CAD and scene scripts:

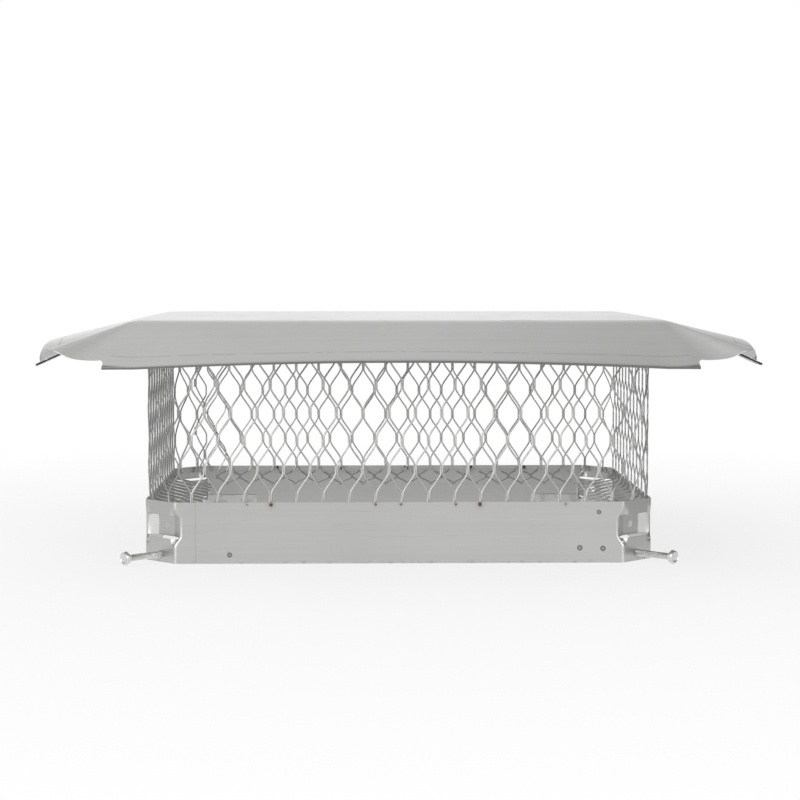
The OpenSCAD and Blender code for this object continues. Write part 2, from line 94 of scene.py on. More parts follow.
class CapSettings(bpy.types.PropertyGroup):
    """Sizes and colours of the cap."""

    band_length: length("Band length", 462, "Outside length of the band")
    band_depth: length("Band depth", 334, "Outside depth of the band")
    band_height: length("Band height", 55.5, "Height of the band")
    band_sheet: length("Band sheet", 0.6, "Thickness of the band's sheet")
    chamfer: length("Chamfer", 29, "Leg of the chamfer at each corner")
    band_radius: length("Band radius", 5, "Outside radius of the band's bends")
    seam_x: length("Seam", 183, "Distance of the seam from the middle of the front")
    seam_gap: length("Seam gap", 0.4, "Width of the line between the ends at the seam")
    lap: length("Lap", 24, "Length of the sheet that runs on behind the seam")

    pocket_z: length("Pocket height above floor", 22, "Height of the window's lower edge")
    pocket_height: length("Pocket opening", 21, "Height of the window")
    pocket_depth: length("Pocket depth", 8, "Depth to which the panel is pushed in")
    pocket_flat: length("Pocket flat", 22, "Width of the panel's flat")
    pocket_run: length("Pocket run", 5, "Length by which the cuts run past the bends")
    pocket_slot: length("Pocket slot", 1.2, "Height of the slots below and above the panel")
    pocket_hole: length("Pocket hole", 6.4, "Diameter of the hole in the panel")
    pocket_bend: length("Pocket bend", 3, "Radius of the panel's bends")

    bolt_z: length("Bolt height", 7, "Height of a bolt's axis")
    bolt_size: length("Bolt size", 6, "Outside diameter of the thread")
    bolt_pitch: length("Thread pitch", 1, "Advance of the thread in one turn")
    bolt_hole: length("Bolt hole", 6.6, "Diameter of the bolt's hole in the band")
    bolt_length: length("Bolt length", 50.8, "Length of a bolt under its head")
    bolt_out: length("Bolt reach", 38, "Distance of a bolt's head from the chamfer")
    head_flats: length("Head across flats", 11.1, "Size of a bolt's head across its flats")
    head_height: length("Head height", 4, "Height of a bolt's head")

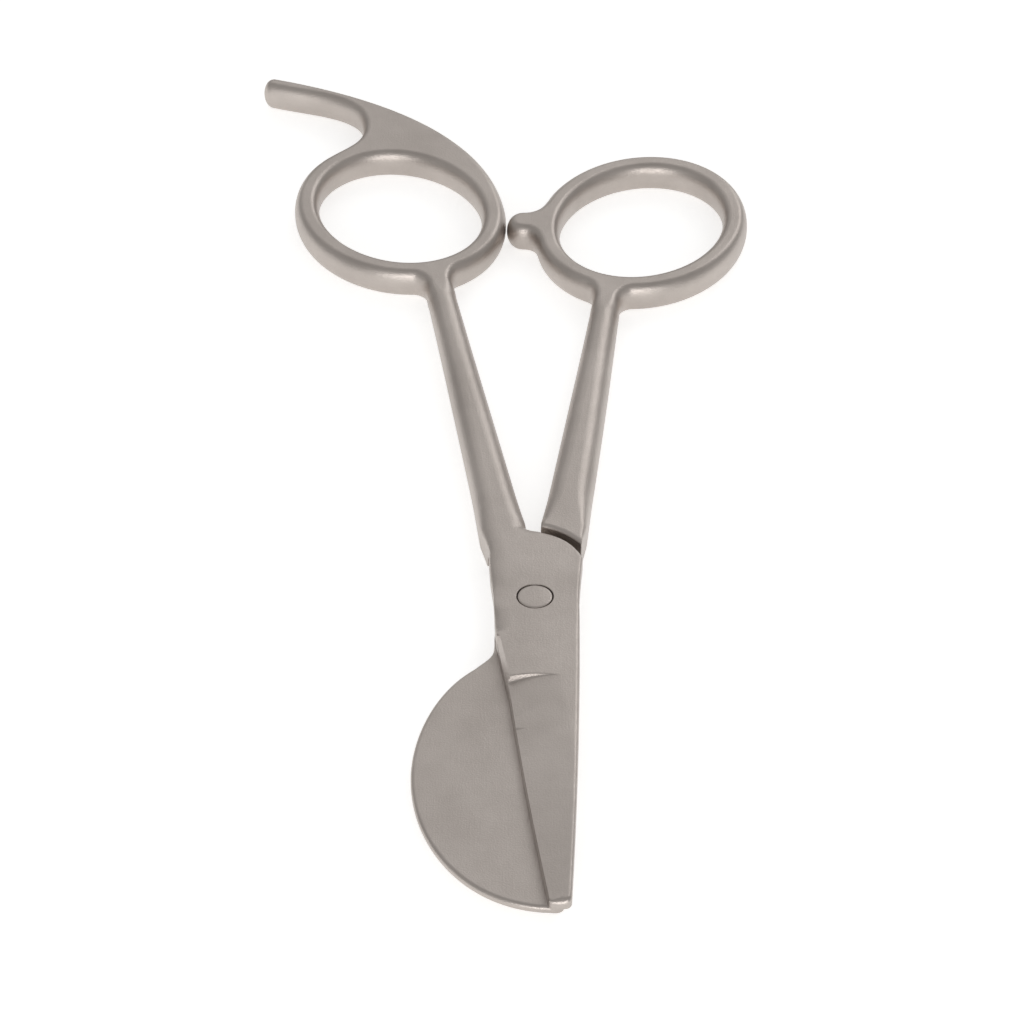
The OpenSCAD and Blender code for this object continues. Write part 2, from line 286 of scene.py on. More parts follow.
def paddle_runs(k):
    half, bulge, tip, wall = k.block_w / 2, k.paddle_bulge, k.tip_reach, k.paddle_wall
    throat_end = vec(0.5 * bulge, -11.2)
    middle = vec(bulge, -0.566 * tip)
    start = vec(-2, 0.5 - tip)
    return thumb_runs(k) + [
        (np.array([(-half + 0.35, -5), (-half + 0.4, -9)]), "flank"),
        (np.array([(-half + 0.4, -9), (-3.2, 1.2 - tip)]), "under"),
        (cubic(vec(-3.2, 1.2 - tip), vec(-3.0, 0.75 - tip), vec(-2.5, 0.5 - tip), start), "rim"),
        (cubic(start, vec(0.54 * bulge, 0.5 - tip), vec(bulge, -0.79 * tip), middle, 120), "rim"),
        (cubic(middle, vec(bulge, -0.425 * tip), vec(0.8 * bulge, -14.9), throat_end, 80), "rim"),
        (cubic(throat_end, throat_end + vec(-1.6, 1.9), vec(half - 0.4, -9), vec(half - 0.3, -6)),
         "throat"),
        (spine_top(k, (half - 0.3, -6), wall), "block")]


# ---- the relief ------------------------------------------------------------------------------------

class Loop:
    """A closed outline, evenly sampled, with each sample's inward normal and two rounding radii."""

    def __init__(self, points, kinds):
        self.points, self.kinds = points, kinds
        before, after = np.roll(points, 1, 0), np.roll(points, -1, 0)
        a = (points - before) / np.linalg.norm(points - before, axis=1)[:, None]
        b = (after - points) / np.linalg.norm(after - points, axis=1)[:, None]
        na = np.stack([-a[:, 1], a[:, 0]], 1)
        nb = np.stack([-b[:, 1], b[:, 0]], 1)
        self.inward = (na + nb) / np.maximum(1 + (na * nb).sum(1), 0.3)[:, None]


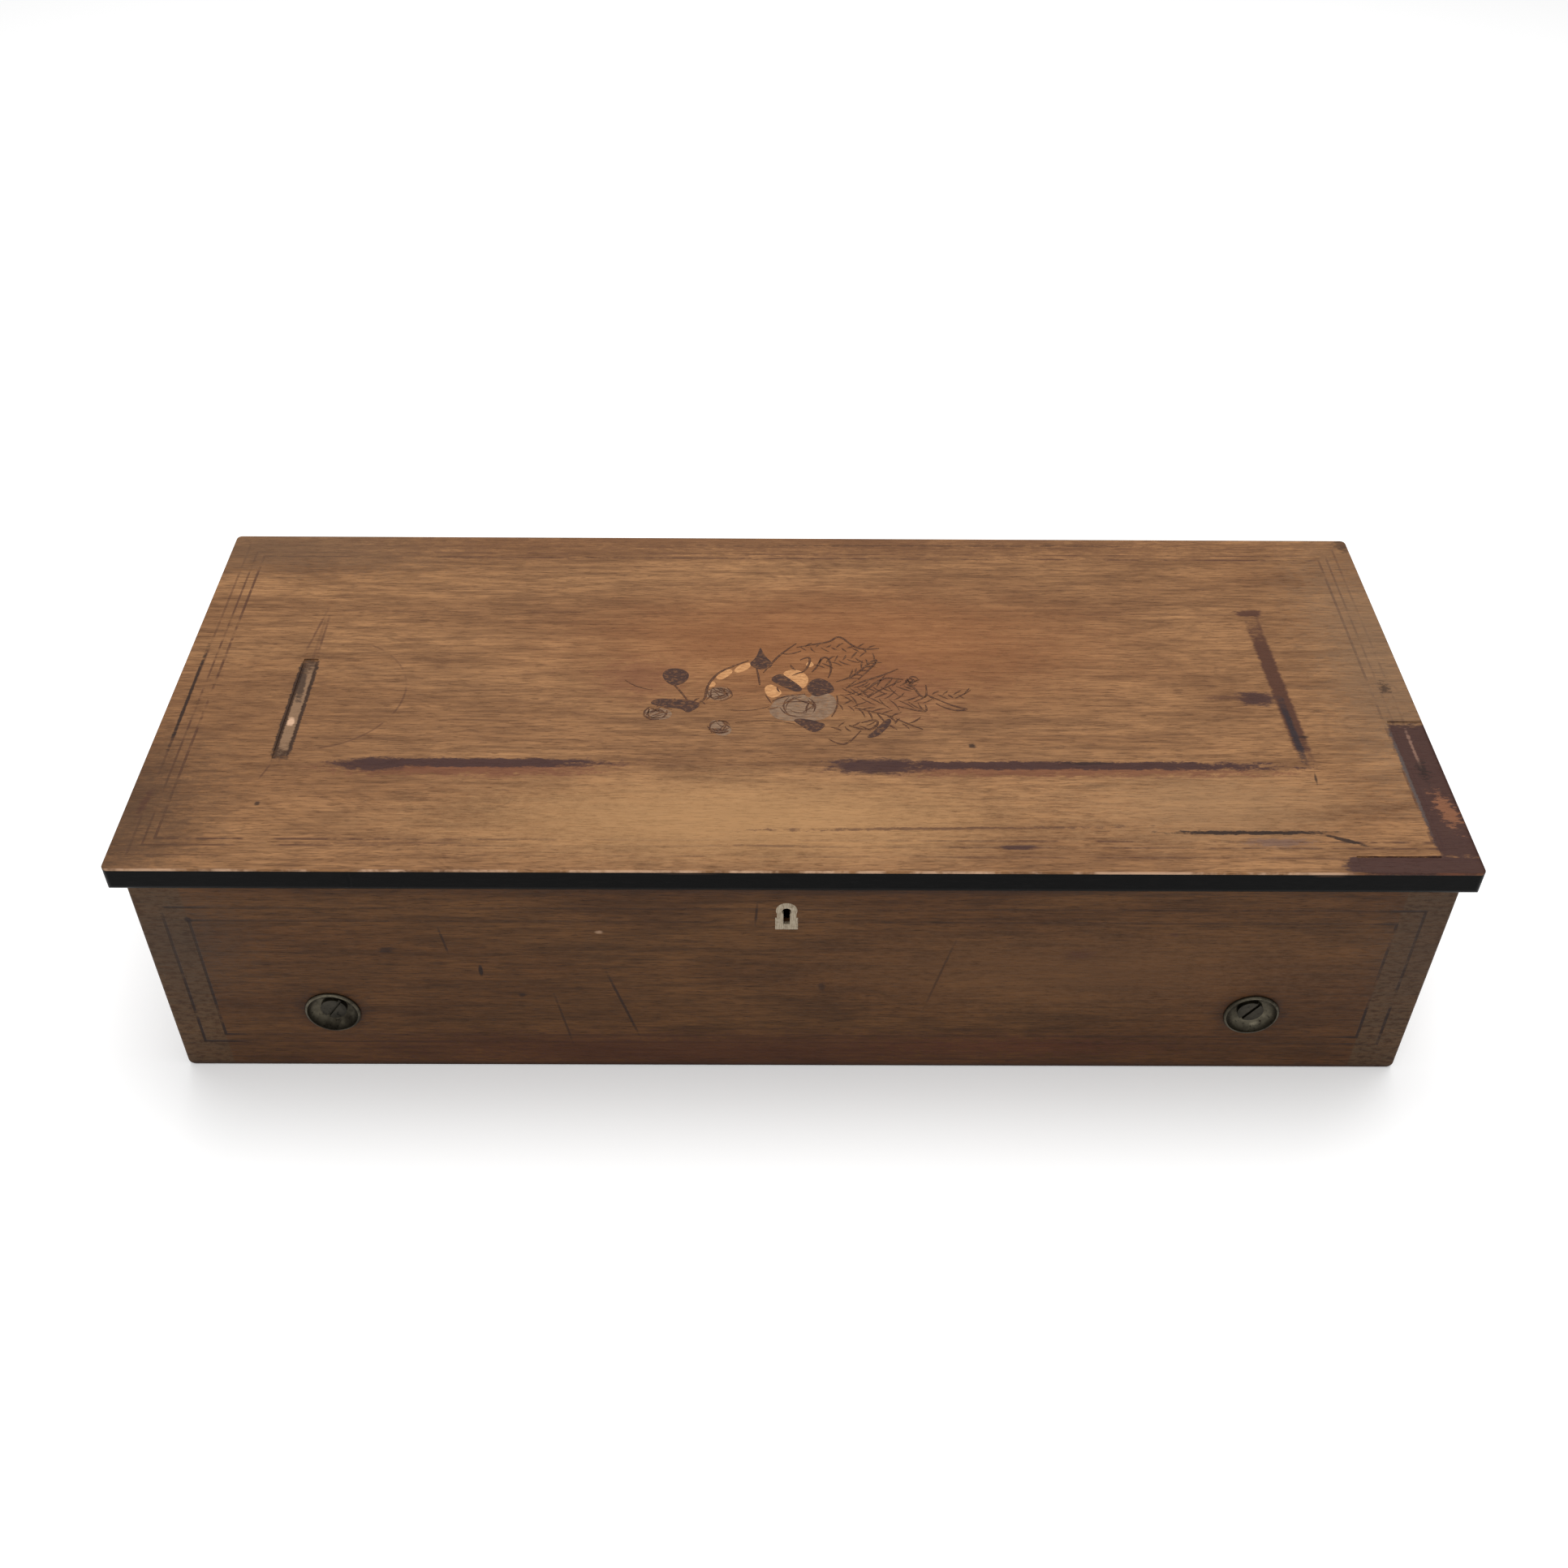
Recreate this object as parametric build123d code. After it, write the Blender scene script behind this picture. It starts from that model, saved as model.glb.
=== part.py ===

*WORK TO DO:*
Pull every line containing "part" from the material above.

*FINAL RESULT:*
The OpenSCAD and Blender code for this object continues. Write part 2, from line 94 of scene.py on. More parts follow.
The OpenSCAD and Blender code for this object continues. Write part 2, from line 286 of scene.py on. More parts follow.
=== part.py ===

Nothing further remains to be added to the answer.